Der Öffentliche Raum als Rückgrat
Als Besonderheit an La Grande Motte benennen Leclercq Associés die intensive Nutzung des öffentlichen Raums. Sie sei Sinnbild für das pulsierende Leben der Stadt. Die Hafenpromenade gelte dabei als Rückgrat dieser Vitalität und solle auch zukünftig als Drehscheibe für Bewegung, Geselligkeit, Handel und Festlichkeiten entwickelt werden. Dazu organisieren die Planer:innen die Docks nach einer doppelten Logik von Promenaden und Plätzen, die der Saisonalität und dem Lebensstil der Anwohner:innen Rechnung tragen. Schließlich lebe der öffentliche Raum von verschiedenen Zeitlichkeiten: vom Flanieren bis zum täglichen Joggen, von langen Sommerabenden bis zu großen jährlichen Veranstaltungen wie der Bootsmesse und Festen…

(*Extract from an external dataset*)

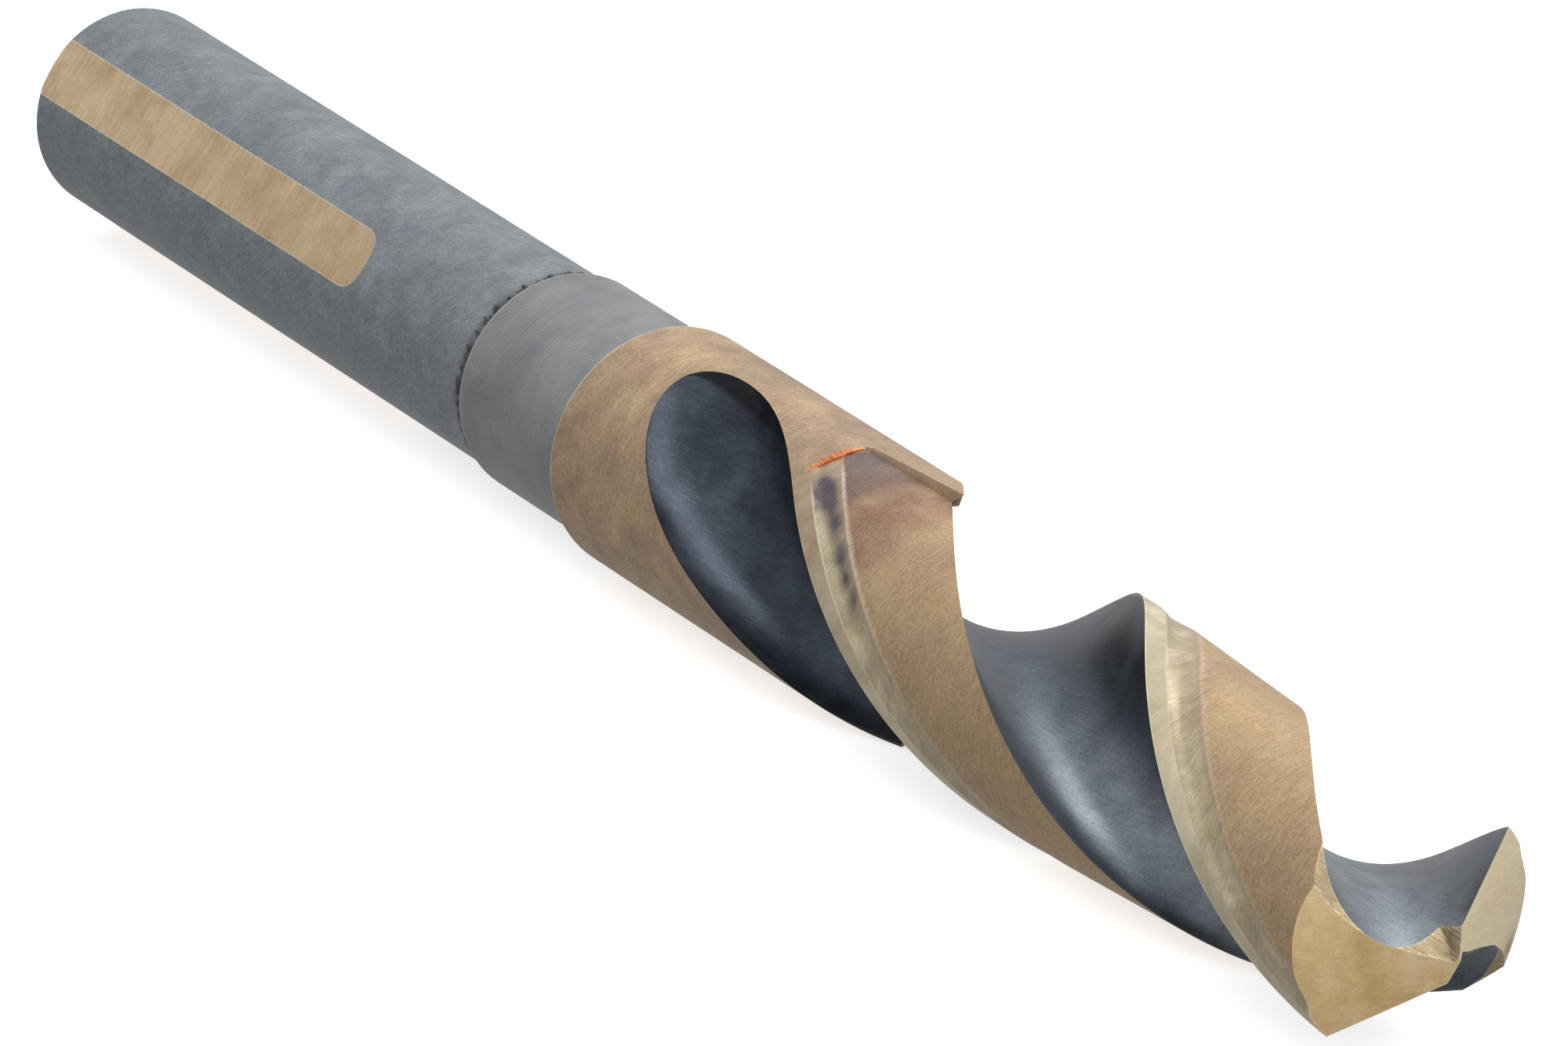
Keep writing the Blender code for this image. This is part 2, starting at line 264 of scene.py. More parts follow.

Um für all dies Raum zu schaffen, wurde die gesamte Fußgänger:innen- und Radfahrer:innenzone so konzipiert, dass sie vor allem im Sommer stark frequentiert und genutzt werden kann. Dazu dient eine 1,5 Kilometer lange und sieben Meter breite Promenade, die im Vergleich zum Bestand in ihren Ausmaßen verdoppelt wurde. Durch ein durchdachtes Konzept für die Sonneneinstrahlung auf diese öffentlichen Räume entstehen im Winter sonnenbeschienene und im Sommer beschattete Orte. Insgesamt 245 Laubbäume wurden dazu gepflanzt und etwa fünfzig Palmen verpflanzt. So kann La Grande Motte den immer häufiger auftretenden Hitzewellen zukünftig entgegentreten. Die Installation von neuem Stadtmobiliar erhöht außerdem die Aufenthaltsqualität für unterschiedliche Nutzer:innen vor Ort. Dazu gehören Sitzmöbel, aber auch bunte, geometrisch gemusterte Schattenspender. Bei Nacht wird der Freiraum durch eine detaillierte Lichtplanung besonders inszeniert. So erhellen Lichtmasten sanft die Docks und schaffen dabei urbane Bühneneffekte, wenn sich sich Pflanzenschatten und architektonische Muster vermischen.
Umfassendes Gestaltungskonzept
Doch Leclercq Associés beschränkten sich in La Grande Motte nicht auf die Umgestaltung der Promenade. So erstreckt sich die Neugestaltung der Pompidou-Docks auch auf die Fassaden. Um die ikonische Architektur des Badeortes wieder sichtbar zu machen, haben die Planer:innen neue Glasanbauten für die Geschäfte im Erdgeschoss entworfen, die Terrassen erweitert und die Pflasterung bis zu den Hafenbecken erweitert.
So gelingt es dem Entwurf, nicht nur Hochbauarchitektur und Freiraum, sondern auch Vergangenheit und Zukunft in Einklang zu bringen. „Jean Balladur’s legacy evokes a strong connection between the built environment and nature, which has guided the project“, heißt es von Leclercq Associés. Und so erklärt sich auch der Titel des Projektes „La Ball*ade“. Dieser spielt einerseits auf das englische Wort für ein Gedicht oder ein Musikstück an – und stellt gleichsam den Bezug zu Jean Balladur her. Denn Leclercq Associés verstehen ihr Projekt als eine respektvolle Hommage an den ursprünglichen Visionär hinter La Grande Motte. Die Zukunft wird zeigen, ob ihnen damit ähnlich Ikonisches gelungen ist.